» What is asked
Beginning at the first line of the data, print each line exactly, stopping after the line that contains "self.place = node.outputs[0]".

» Input material
-- Begin --
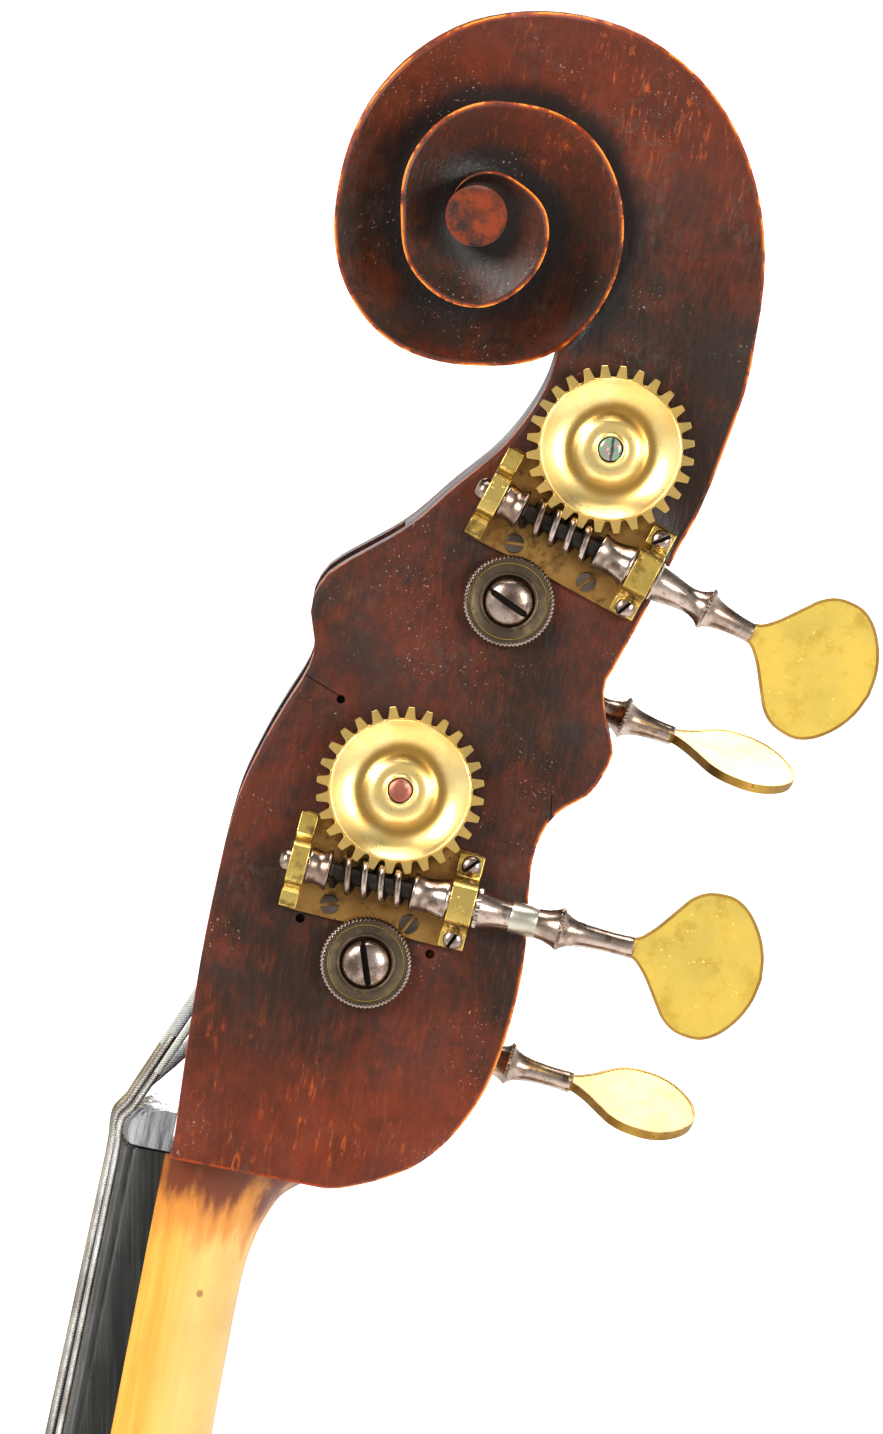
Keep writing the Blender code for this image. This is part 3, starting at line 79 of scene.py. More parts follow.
# ---------------------------------------------------------------- materials
class Shader:
    """A node material with short calls for the nodes used here."""

    def __init__(self, name, **settings):
        self.material = bpy.data.materials.new(name)
        self.material.use_nodes = True
        self.tree = self.material.node_tree
        self.bsdf = self.tree.nodes["Principled BSDF"]
        for socket, value in settings.items():
            self.bsdf.inputs[socket.replace("_", " ")].default_value = value
        self.place = self.add("ShaderNodeTexCoord").outputs["Object"]

    def along_neck(self):
        """Read positions in the neck's own tilted frame from here on."""
        node = self.add("ShaderNodeMapping", vector_type="TEXTURE")
        self.put(node.inputs["Vector"], self.place)
        node.inputs["Location"].default_value = NECK.translation
        node.inputs["Rotation"].default_value = (-TILT, 0.0, 0.0)
        self.place = node.outputs[0]

    def add(self, kind, **properties):
        node = self.tree.nodes.new(kind)
        for key, value in properties.items():
            setattr(node, key, value)
        return node

    def put(self, socket, value):
        if isinstance(value, bpy.types.NodeSocket):
            self.tree.links.new(value, socket)
        else:
            socket.default_value = value

    def stretched(self, x, y, z, turn=(0.0, 0.0, 0.0)):
        """Object coordinates scaled per axis, for grain and brushing."""
        node = self.add("ShaderNodeMapping")
        self.put(node.inputs["Vector"], self.place)
        node.inputs["Scale"].default_value = (x, y, z)
        node.inputs["Rotation"].default_value = turn
        return node.outputs[0]

    def noise(self, scale, detail=3.0, rough=0.5, place=None, distortion=0.0):
        node = self.add("ShaderNodeTexNoise")
        self.put(node.inputs["Vector"], place or self.place)
        node.inputs["Scale"].default_value = scale
        node.inputs["Detail"].default_value = detail
        node.inputs["Roughness"].default_value = rough
        node.inputs["Distortion"].default_value = distortion
        return node.outputs[0]

    def cells(self, scale, place=None):
        node = self.add("ShaderNodeTexVoronoi")
        self.put(node.inputs["Vector"], place or self.place)
        node.inputs["Scale"].default_value = scale
        return node.outputs["Distance"]

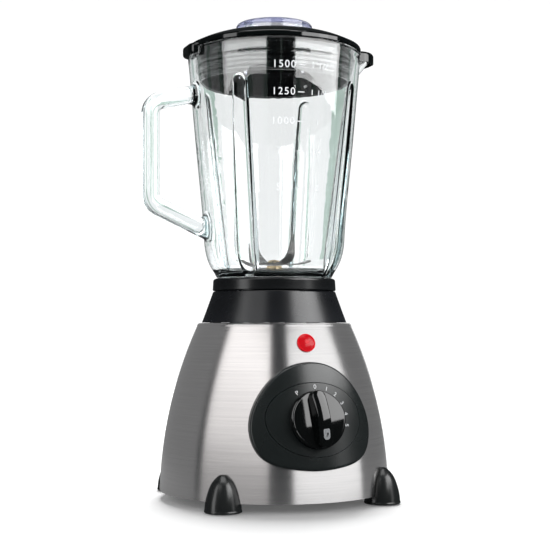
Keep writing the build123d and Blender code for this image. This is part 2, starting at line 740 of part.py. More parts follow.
def blade_bush():
    return ring_outline(
        (3.56, 167.0),
        (6.0, 167.0),
        (6.0, 180.25),
        (6.9, 180.25),
        (6.9, 181.9),
        (6.2, 182.5),
        (6.2, 185.2),
        (5.6, 185.8),
        (3.56, 185.8),
    )


def blade_washer():
    return tube(6.4, BLADE_BORE, 185.95, 186.55)


def blade_shaft():
    return rod(BLADE_SHAFT_R, 162.6, 190.6)


def one_blade(bends, rise_z, half_widths, tip_z=None):
    """One blade along +X: a strip bent through the given points, with a tapering plan and a raked tip."""
    t = BLADE_THICK
    points = [at(7, rise_z)] + [at(x, rise_z + h) for x, h in bends]
    along = [(points[1] - points[0]).normalized()]
    along += [(c - a).normalized() for a, c in zip(points, points[2:])]
    along.append((points[-1] - points[-2]).normalized())
    along[0] = Vector(1, 0, 0)
    lifted = [p + Vector(-d.Z, 0, d.X) * t for p, d in zip(points, along)]
    under = Spline(*points, tangents=(along[0], along[-1]))
    over = Spline(*lifted, tangents=(along[0], along[-1]))
    outline = [
        Line(at(0, rise_z), at(7, rise_z)),
        under,
        Line(under @ 1, over @ 1),
        over,
        Line(at(7, rise_z + t), at(0, rise_z + t)),
        Line(at(0, rise_z + t), at(0, rise_z)),
    ]
    strip = extrude(make_face(outline), amount=14, dir=(0, 1, 0), both=True)
    root, belly, tip_low, tip_high = half_widths
    reach = bends[-1][0]
    middle = bends[len(bends) // 2][0]
    if tip_z is None:
        plan = [(0, -root), (7, -root), (middle, -belly), (reach + 3, -tip_low)]
        plan += [(reach + 3, tip_high), (middle, belly), (7, root), (0, root)]
        return strip & Pos(0, 0, 170) * extrude(Polygon(*plan, align=None), amount=60)
    low = rise_z - 1
    front = [(-root, low), (root, low), (root, rise_z + 2.5), (tip_high, tip_z)]
    front += [(-tip_low, tip_z), (-belly, rise_z + 8), (-root, rise_z + 2.5)]
    return strip & Plane.YZ.offset(-2) * extrude(Polygon(*front, align=None), amount=40)


def upper_blades():
    """Two blades that curve up like horns, one taller than the other."""
    tall_bends = [(11.0, 0.9), (14.6, 3.6), (18.0, 9.2), (19.9, 16.6), (20.3, 26.0)]
    short_bends = [(11.2, 0.6), (15.4, 3.0), (18.9, 8.0), (20.7, 13.4), (21.2, 19.4)]
    tall = one_blade(tall_bends, UPPER_BLADE_Z, (6.2, 4.6, 1.8, -1.2), UPPER_BLADE_Z + 26.2)
    short = one_blade(short_bends, UPPER_BLADE_Z, (6.2, 5.6, 1.6, -1.0), UPPER_BLADE_Z + 19.6)
    pair = tall + Rot(0, 0, 180) * short
    for k in range(8):
        notch_z = UPPER_BLADE_Z + 12.0 + 1.6 * k
        pair -= Pos(20.0, blade_edge(notch_z), notch_z) * Rot(0, 90, 0) * Cylinder(0.55, 12)
    pair -= rod(BLADE_BORE, 180, 200)
    return Rot(0, 0, UPPER_BLADE_ANGLE) * pair


def blade_edge(z):
    """Y of the tall blade's serrated edge at a height."""
    share = (z - UPPER_BLADE_Z - 2.5) / 23.7
    return 6.2 + share * (-1.2 - 6.2)


def lower_blades():
    """Two long blades that stay near the jug's floor."""
    blade = one_blade([(18.0, 0.5), (25.0, 1.7), (31.5, 3.6)], LOWER_BLADE_Z, (6.3, 6.0, 4.2, 0.4))
    pair = blade + Rot(0, 0, 180) * blade
    pair -= rod(BLADE_BORE, 180, 200)
    return Rot(0, 0, LOWER_BLADE_ANGLE) * pair


def blade_nut():
    nut = Pos(0, 0, 189.4) * extrude(RegularPolygon(5.6, 6), amount=1.7)
    nut &= Pos(0, 0, 184.6) * Sphere(7.6)
    crown = Pos(0, 0, 185.4) * Sphere(6.2) & rod(3.4, 190.65, 192)
    return nut - rod(BLADE_BORE, 180, 190.62) + crown


def jar_drive_coupling():
    dog = rod(14.6, 161.4, 165.4)
    tooth = sector(7.6, 14.2, 18, 42, 154.2, 161.6)
    for k in range(6):
        dog += Rot(0, 0, 60 * k) * tooth
    return dog - rod(BLADE_BORE, 150, 170)


def lid():
    top = turned(
        Line(at(0, LID_EDGE_Z), at(LID_R, LID_EDGE_Z)),
        Line(at(LID_R, LID_EDGE_Z), at(LID_R, 360.8)),
        ThreePointArc(at(LID_R, 360.8), at(69.4, 361.9), at(68.2, 362.5)),
        ThreePointArc(at(68.2, 362.5), at(54.0, 368.6), at(37.0, LID_TOP_Z)),
        Line(at(37.0, LID_TOP_Z), at(0, LID_TOP_Z)),
        Line(at(0, LID_TOP_Z), at(0, LID_EDGE_Z)),
    )
    pour_tab = Pos(0, 0, -3.0) * extrude(RectangleRounded(34, 36, 15), amount=8.6)
    pour_tab = fillet(pour_tab.edges().group_by(Axis.Z)[-1], radius=3.2)
    pour_tab -= Pos(0, 0, -4.0) * extrude(RectangleRounded(31, 34.8, 14), amount=4.0)
    finger_tab = extrude(RectangleRounded(24, 30, 9), amount=8.6)
    finger_tab = fillet(finger_tab.edges().group_by(Axis.Z)[0], radius=2.4)
    finger_tab = fillet(finger_tab.edges().group_by(Axis.Z)[-1], radius=2.4)
    finger_tab = Pos(-62.8, 0, 351.4) * finger_tab - rod(LID_R + 0.3, 340, LID_EDGE_Z)
    top += Pos(68.8, 0, LID_EDGE_Z) * pour_tab - rod(LID_R + 0.3, 340, LID_EDGE_Z - 0.01)
    top += finger_tab
    hollow = turned(
        Line(at(0, LID_EDGE_Z - 1), at(56.5, LID_EDGE_Z - 1)),
        Line(at(56.5, LID_EDGE_Z - 1), at(56.5, 361.0)),
        ThreePointArc(at(56.5, 361.0), at(46.0, 366.6), at(34.0, 369.4)),
        Line(at(34.0, 369.4), at(0, 369.4)),
        Line(at(0, 369.4), at(0, LID_EDGE_Z - 1)),
    )
    top -= hollow
    plug_bore = PLUG_R - 1.8
    plug_points = [
        (plug_bore, LID_EDGE_Z + 0.5),
        (PLUG_R, LID_EDGE_Z + 0.5),
        (PLUG_R, PLUG_BOTTOM + 4.4),
        (PLUG_R + 1.2, PLUG_BOTTOM + 3.2),
        (PLUG_R + 1.2, PLUG_BOTTOM + 1.8),
        (PLUG_R - 0.2, PLUG_BOTTOM),
        (PLUG_R - 0.9, PLUG_BOTTOM),
        (plug_bore, PLUG_BOTTOM + 1.6),
    ]
    top += ring_outline(*plug_points)
    top += tube(LID_HOLE_R + 2.6, LID_HOLE_R, 361.5, LID_TOP_Z)
    return top - rod(LID_HOLE_R, 330, 390)


def lid_seal():
    """Soft sleeve with three sloping fins round the lid's plug."""
    sleeve = tube(61.6, PLUG_R + 0.02, 338.4, 357.9)
    for z in (340.2, 343.8, 348.2):
        fin = ring_outline((61.0, z), (63.3, z + 1.2), (63.3, z + 2.0), (61.0, z + 1.7))
        sleeve += fin
    return sleeve


def measuring_cap():
    crown = turned(
        Line(at(0, LID_TOP_Z + 0.3), at(CAP_R - 1.0, LID_TOP_Z + 0.3)),
        ThreePointArc(at(CAP_R - 1.0, LID_TOP_Z + 0.3), at(CAP_R - 0.2, 372.8), at(CAP_R, 373.6)),
        Line(at(CAP_R, 373.6), at(CAP_R - 0.5, 379.4)),
        ThreePointArc(at(CAP_R - 0.5, 379.4), at(CAP_R - 1.1, 381.0), at(CAP_R - 2.6, 381.7)),
        Line(at(CAP_R - 2.6, 381.7), at(CAP_R - 5.2, CAP_TOP_Z)),
        Line(at(CAP_R - 5.2, CAP_TOP_Z), at(CAP_R - 6.4, 380.6)),
        Line(at(CAP_R - 6.4, 380.6), at(0, 380.6)),
        Line(at(0, 380.6), at(0, LID_TOP_Z + 0.3)),
    )
    hollow = rod(CAP_R - 4.0, 370, 375.4) + rod(CAP_PLUG_R - 2.2, 340, 378.2)
    plug = tube(CAP_PLUG_R, CAP_PLUG_R - 2.2, CAP_BOTTOM, 378.4)
    return crown - hollow + plug


NODES = {
    "steel_shell": steel_shell,
    "neck_housing": neck_housing,
    "control_bezel": control_bezel,
    "dial_plate": dial_plate,
    "speed_knob": speed_knob,
    "knob_inlay": knob_inlay,
    "switch_shaft": switch_shaft,
    "switch_body": switch_body,
    "switch_nut": switch_nut,
    "switch_terminals": switch_terminals,
    "badge": badge,
    "foot_pads": foot_pads,
    "foot_screws": foot_screws,
    "base_plate": base_plate,
    "base_screws": base_screws,
    "cord_gland": cord_gland,
    "motor_shaft": motor_shaft,
    "cooling_fan": cooling_fan,
    "armature_core": armature_core,
    "armature_windings": armature_windings,
    "commutator": commutator,
    "motor_drive_coupling": motor_drive_coupling,
    "stator_core": stator_core,
    "field_coils": field_coils,
    "upper_end_frame": upper_end_frame,
    "lower_end_frame": lower_end_frame,
    "upper_bearing": upper_bearing,
    "lower_bearing": lower_bearing,
    "brush_holders": brush_holders,
    "carbon_brushes": carbon_brushes,
    "brush_springs": brush_springs,
    "motor_bolts": motor_bolts,
    "rubber_mounts": rubber_mounts,
    "motor_mount_screws": motor_mount_screws,
    "jar_glass": jar_glass,
    "jar_collar": jar_collar,
    "blade_base": blade_base,
    "blade_gasket": blade_gasket,
    "blade_bush": blade_bush,
    "blade_washer": blade_washer,
    "blade_shaft": blade_shaft,
    "upper_blades": upper_blades,
    "lower_blades": lower_blades,
    "blade_nut": blade_nut,
    "jar_drive_coupling": jar_drive_coupling,
    "lid": lid,
    "lid_seal": lid_seal,
    "measuring_cap": measuring_cap,
}

FEET = {
    "front_left_foot": 225,
    "front_right_foot": 315,
    "rear_left_foot": 135,
    "rear_right_foot": 45,
}


def save(name, shape):
    solids = []
    for piece in shape if isinstance(shape, list) else [shape]:
        solids.extend(piece.solids())
    whole = solids[0] if len(solids) == 1 else Compound(children=solids)
    whole.label = name
    export_step(whole, "parts/" + name + ".step")


os.makedirs("parts", exist_ok=True)
for node_name, maker in NODES.items():
    save(node_name, maker())
for node_name, angle in FEET.items():
    save(node_name, Rot(0, 0, angle) * foot())
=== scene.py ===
import json
import math

import bpy
from mathutils import Matrix, Vector

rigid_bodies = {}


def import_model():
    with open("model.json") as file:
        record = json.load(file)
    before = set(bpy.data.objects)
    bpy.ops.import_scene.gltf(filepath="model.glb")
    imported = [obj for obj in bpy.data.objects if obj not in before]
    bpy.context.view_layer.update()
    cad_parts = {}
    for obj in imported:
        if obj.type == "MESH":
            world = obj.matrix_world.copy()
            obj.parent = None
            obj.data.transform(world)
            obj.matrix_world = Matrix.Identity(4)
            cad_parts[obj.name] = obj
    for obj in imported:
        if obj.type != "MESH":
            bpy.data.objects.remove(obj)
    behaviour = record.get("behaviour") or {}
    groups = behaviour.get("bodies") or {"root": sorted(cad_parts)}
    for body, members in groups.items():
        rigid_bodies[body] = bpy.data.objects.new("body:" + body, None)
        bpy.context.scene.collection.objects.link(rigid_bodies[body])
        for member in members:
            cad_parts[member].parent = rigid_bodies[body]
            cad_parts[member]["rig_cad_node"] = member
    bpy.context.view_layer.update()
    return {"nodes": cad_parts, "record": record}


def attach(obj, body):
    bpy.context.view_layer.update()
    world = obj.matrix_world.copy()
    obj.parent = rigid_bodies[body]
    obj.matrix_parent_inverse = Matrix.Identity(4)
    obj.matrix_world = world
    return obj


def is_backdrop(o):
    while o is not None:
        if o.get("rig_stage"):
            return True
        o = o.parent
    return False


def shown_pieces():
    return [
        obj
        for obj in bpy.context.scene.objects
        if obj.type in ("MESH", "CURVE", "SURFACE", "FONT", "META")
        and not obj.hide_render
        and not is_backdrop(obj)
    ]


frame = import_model()
NODES = frame["nodes"]
RECORD = frame["record"]

MM = 0.001

# ---------------------------------------------------------------- shell profile, as in the CAD part
ARC_CENTRE_R = -250.9 * MM
ARC_CENTRE_Z = -2.2 * MM
ARC_RADIUS = 343.4 * MM
PRINT_Z = 68.8 * MM
DIAL_PROUD = 4.8 * MM
PRINT_LIFT = 0.02 * MM


def shell_tilt(z):
    """Angle by which the steel skin's outward normal leans up at a height."""
    return math.asin((z - ARC_CENTRE_Z) / ARC_RADIUS)


# ---------------------------------------------------------------- material kit
GRAIN_DEPTH = 0.2 * MM
WIRE_DEPTH = 0.3 * MM
GLASS_WAVE_DEPTH = 1.0 * MM
# The brushing's noise cells: per radian round the body, then (third value) per metre of height.
BRUSH_FINE_CELLS = (0.9, 1.0, 2400.0)
BRUSH_BROAD_CELLS = (0.7, 1.0, 1500.0)
BRUSH_BUMP = 0.014
BRUSH_ANISOTROPY = 0.75
BRUSH_QUARTER_TURN = 0.25
BRUSH_WEAR_RANGE = (0.7, 1.3)
STEEL_ROUGHNESS = (0.21, 0.27)
STEEL_DARK = (0.565, 0.556, 0.558)
STEEL_LIGHT = (0.68, 0.67, 0.665)
# Gloss and colour changes are shares of the value they change, noise sizes are cells per metre.
GLOSS_PATCH_CELLS = 22.0
PLASTIC_GLOSS_SHARES = (0.88, 1.14)
EDGE_POINTINESS = (0.51, 0.6)
METAL_GLOSS_SHARES = (0.8, 1.3)
METAL_DARK_SHARE = 0.86
GLASS_WAVE_CELLS = 34.0
GLASS_WAVE_STRETCH = (1, 1, 0.35)
COPPER_DARK = (0.28, 0.09, 0.03)
COPPER_LIGHT = (0.62, 0.27, 0.11)
WIRE_SCALE = 650.0
WIRE_DISTORTION = 1.5
WIRE_BUMP = 0.4
SHEET_DARK = (0.12, 0.12, 0.125)
SHEET_LIGHT = (0.38, 0.38, 0.39)
SHEET_STRETCH = (0.02, 0.02, 1)
SHEET_SCALE = 330.0
SHEET_BUMP = 0.3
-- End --
» Answer below
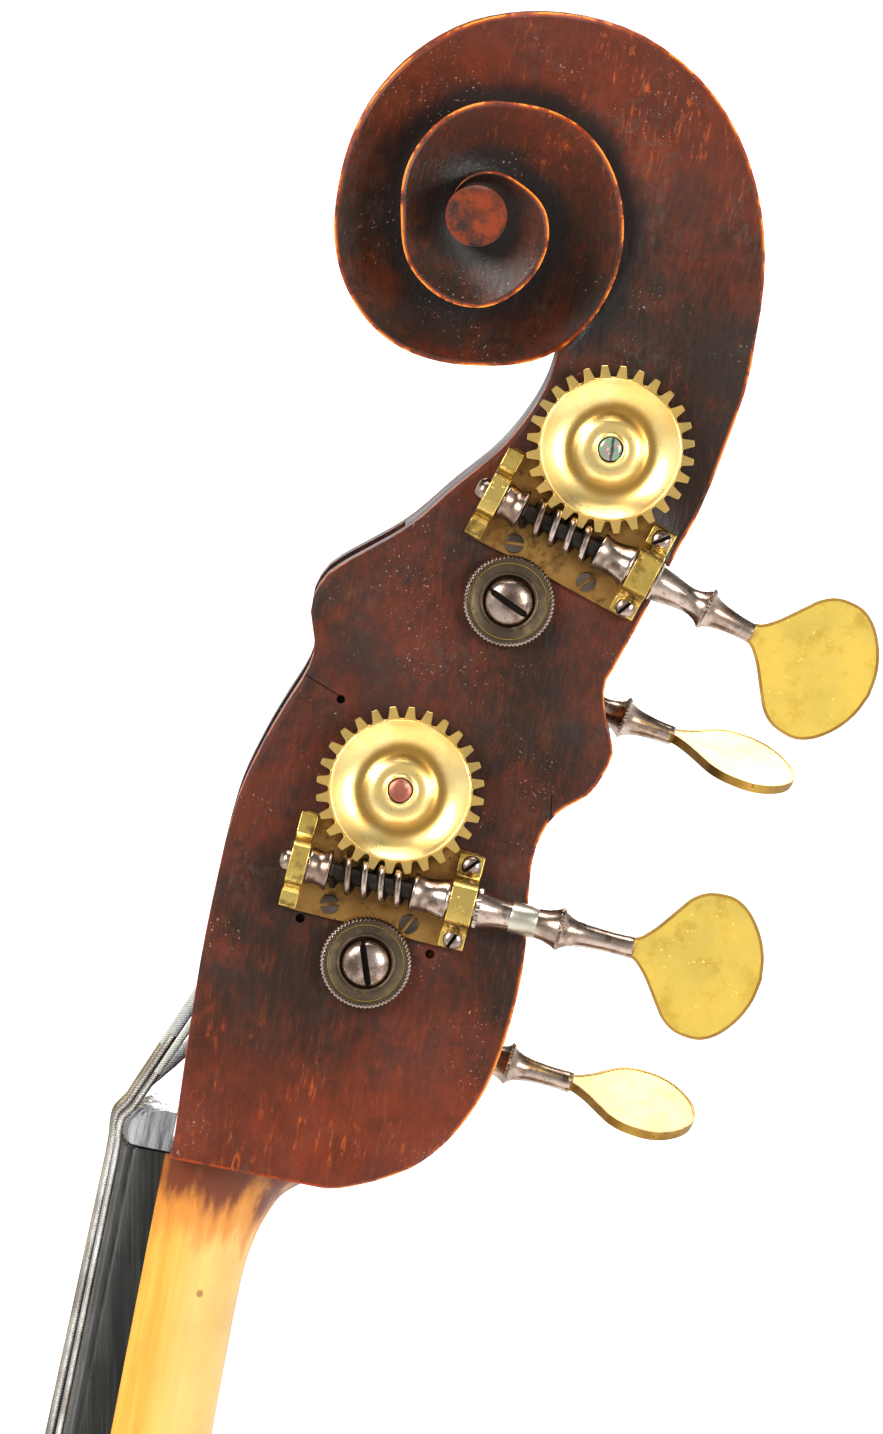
Keep writing the Blender code for this image. This is part 3, starting at line 79 of scene.py. More parts follow.
# ---------------------------------------------------------------- materials
class Shader:
    """A node material with short calls for the nodes used here."""

    def __init__(self, name, **settings):
        self.material = bpy.data.materials.new(name)
        self.material.use_nodes = True
        self.tree = self.material.node_tree
        self.bsdf = self.tree.nodes["Principled BSDF"]
        for socket, value in settings.items():
            self.bsdf.inputs[socket.replace("_", " ")].default_value = value
        self.place = self.add("ShaderNodeTexCoord").outputs["Object"]

    def along_neck(self):
        """Read positions in the neck's own tilted frame from here on."""
        node = self.add("ShaderNodeMapping", vector_type="TEXTURE")
        self.put(node.inputs["Vector"], self.place)
        node.inputs["Location"].default_value = NECK.translation
        node.inputs["Rotation"].default_value = (-TILT, 0.0, 0.0)
        self.place = node.outputs[0]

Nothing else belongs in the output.